Well hello there again my lovers of sugar and bitters,
Three times in one week? Someone sure is taking their B-vitamins!
I’m coming to the realization that I’ve been experimenting a LOT, and that I should probably share some of the fun I’ve been having.
So today, I’m going to share with you two of my infused spirits I’ve got going on at the lounge at Hotel Casa 425
They are both featured as key ingredients in my new summer cocktail menu. The first is a jalapeño-cucumber infused tequila, the second is an orange-rosemary infused bourbon. They are both fantastic products, and the cocktail recipes I use with them are perfect for the summer months.
I had recently purchased the largest size of the OXO Good grips POP storage container, which holds 5.5 quarts.
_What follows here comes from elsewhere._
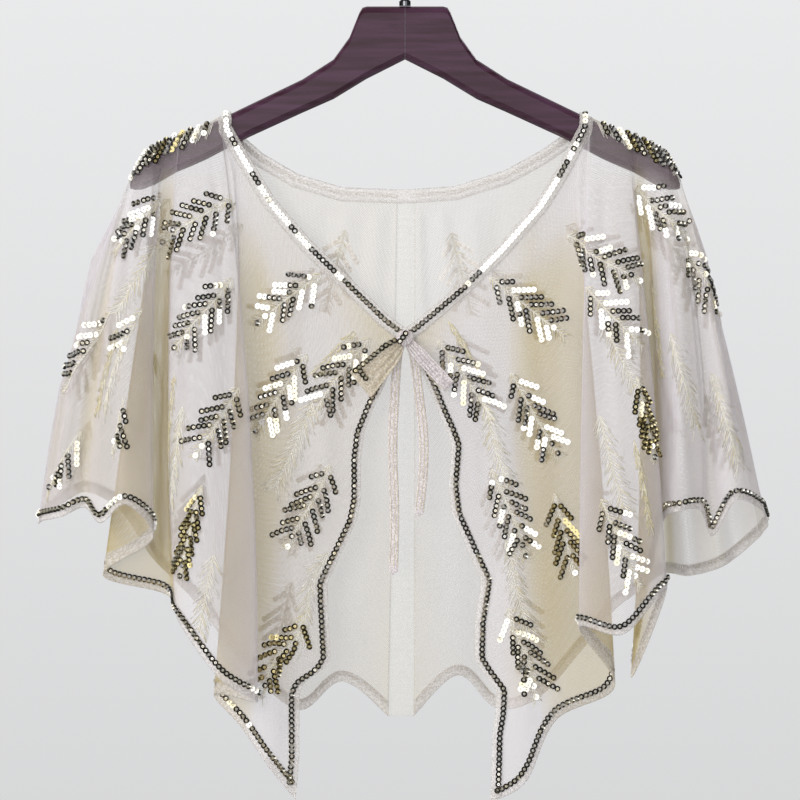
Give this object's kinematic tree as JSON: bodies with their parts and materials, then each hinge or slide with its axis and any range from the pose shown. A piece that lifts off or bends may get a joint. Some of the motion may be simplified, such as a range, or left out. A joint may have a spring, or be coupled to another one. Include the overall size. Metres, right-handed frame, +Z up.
{
  "type": "sequin capelet on a wooden hanger",
  "caption": "Sheer tulle evening capelet with sequin leaf sprays, pointed scalloped hems and a front tie, hanging on a shaped wooden hanger with a metal hook.",
  "frame": {"origin": "the inside top of the hanger's hook, where a clothes rail carries it", "axes": "+Z up, -Y towards the viewer of the garment's front, +X to the viewer's right"},
  "size_m": [0.5928, 0.1138, 0.7061],
  "materials": {
    "tulle": "sheer cream and pale lilac net with a soft sheen",
    "binding": "doubled pale net tape, stitched",
    "sequins": "silver and pale gold mirror-coated cup sequins",
    "embroidery": "gold metallic thread",
    "plum_wood": "dark plum satin varnish over straight grain",
    "hook_steel": "polished plated steel wire"
  },
  "bodies": {
    "root": {"hanger_arm_left": "plum_wood", "hanger_arm_right": "plum_wood", "hook": "hook_steel", "hook_ferrule": "hook_steel", "front_left": "tulle", "front_right": "tulle", "back_left": "tulle", "back_right": "tulle", "centre_back_seam": "binding", "hem_binding_front_left": "binding", "hem_binding_front_right": "binding", "hem_binding_back_left": "binding", "hem_binding_back_right": "binding", "edge_binding_front_left": "binding", "edge_binding_front_right": "binding", "neck_binding_front_left": "binding", "neck_binding_front_right": "binding", "neck_binding_back": "binding", "tie_knot": "binding", "tie_loop_left": "binding", "tie_loop_right": "binding", "tie_tail_left": "binding", "tie_tail_right": "binding"}
  },
  "joints": []
}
So I knew I could fit in at least four liters of spirit along with whatever I wanted to infuse to create a large batch or goodness.
To start the process of the jalapeño-cucumber tequila, I begin by chopping up 4 medium sized jalapeños (roughly 173 grams if you want to be specific) I slice them into thin 1/4 inch discs keeping all the seeds on the board.
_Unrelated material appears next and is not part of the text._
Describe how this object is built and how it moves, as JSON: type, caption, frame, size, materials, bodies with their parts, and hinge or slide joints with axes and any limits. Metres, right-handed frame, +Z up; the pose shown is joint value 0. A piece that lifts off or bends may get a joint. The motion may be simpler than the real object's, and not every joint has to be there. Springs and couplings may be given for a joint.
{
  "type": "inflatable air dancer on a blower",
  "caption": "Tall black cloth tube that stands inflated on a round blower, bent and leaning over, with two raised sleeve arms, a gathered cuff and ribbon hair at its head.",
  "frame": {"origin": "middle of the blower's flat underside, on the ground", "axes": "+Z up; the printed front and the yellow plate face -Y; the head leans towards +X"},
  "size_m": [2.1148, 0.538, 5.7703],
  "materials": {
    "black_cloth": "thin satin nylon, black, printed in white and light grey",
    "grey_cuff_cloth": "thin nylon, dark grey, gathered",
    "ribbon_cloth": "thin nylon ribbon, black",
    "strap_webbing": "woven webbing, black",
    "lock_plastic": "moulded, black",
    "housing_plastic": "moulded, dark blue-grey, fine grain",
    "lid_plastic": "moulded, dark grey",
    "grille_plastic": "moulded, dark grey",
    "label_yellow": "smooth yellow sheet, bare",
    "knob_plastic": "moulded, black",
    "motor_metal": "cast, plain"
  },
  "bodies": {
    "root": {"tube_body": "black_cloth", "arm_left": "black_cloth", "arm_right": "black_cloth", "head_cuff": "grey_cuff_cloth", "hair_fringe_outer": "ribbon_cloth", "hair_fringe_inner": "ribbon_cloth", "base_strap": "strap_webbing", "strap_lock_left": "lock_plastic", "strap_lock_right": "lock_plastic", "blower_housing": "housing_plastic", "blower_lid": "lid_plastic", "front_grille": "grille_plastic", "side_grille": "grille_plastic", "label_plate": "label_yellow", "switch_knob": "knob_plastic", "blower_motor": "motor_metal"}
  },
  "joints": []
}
These all go into the container and await their new friend, the sliced cucumber, also cut into 1/4 inch segments.
I used about 3/4 length of an English cucumber (for specifics, I did measure out 291 grams).
Next up, I pour in four liters of El Jimador blanco tequila, a deliciously crisp and citrusy spirit from the lowlands region in Amatitlán, Jalisco. El Jimador, or as I like to call it “Herradura jr.” is one of my favorite mixing tequilas because it is so versatile.
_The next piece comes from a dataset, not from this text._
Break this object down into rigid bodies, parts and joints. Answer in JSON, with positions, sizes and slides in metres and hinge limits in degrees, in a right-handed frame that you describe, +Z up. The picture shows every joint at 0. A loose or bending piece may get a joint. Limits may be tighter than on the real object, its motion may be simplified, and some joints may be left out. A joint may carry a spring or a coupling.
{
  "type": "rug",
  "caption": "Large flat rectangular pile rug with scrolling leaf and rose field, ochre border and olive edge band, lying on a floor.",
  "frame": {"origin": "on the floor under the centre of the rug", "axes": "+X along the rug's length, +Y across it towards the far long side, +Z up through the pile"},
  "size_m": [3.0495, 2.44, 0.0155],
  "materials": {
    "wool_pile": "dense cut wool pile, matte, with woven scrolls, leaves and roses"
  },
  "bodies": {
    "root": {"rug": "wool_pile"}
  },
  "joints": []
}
Here we have the container and label showing what’s inside.
I let that sit in my office for a couple of days to let the tequila extract the flavors and aromas from the jalapeños and cucumbers. The result is a spicy yet balanced liquid that works amazingly well in my “Berry spicy margarita” that utilizes fresh farmers market berries from Pudwill Berry Farms. More info on that in a later post…
For the infused bourbon, I must give credit to Jaymee Mandeville at Drago Centro in DTLA for inspiring me with a cocktail made with rosemary infused Bushmill’s back in January! I had been tinkering with both the infusion and cocktail recipes since then, and only in the past month have I felt like I really had something good. Hats off to you Jaymee!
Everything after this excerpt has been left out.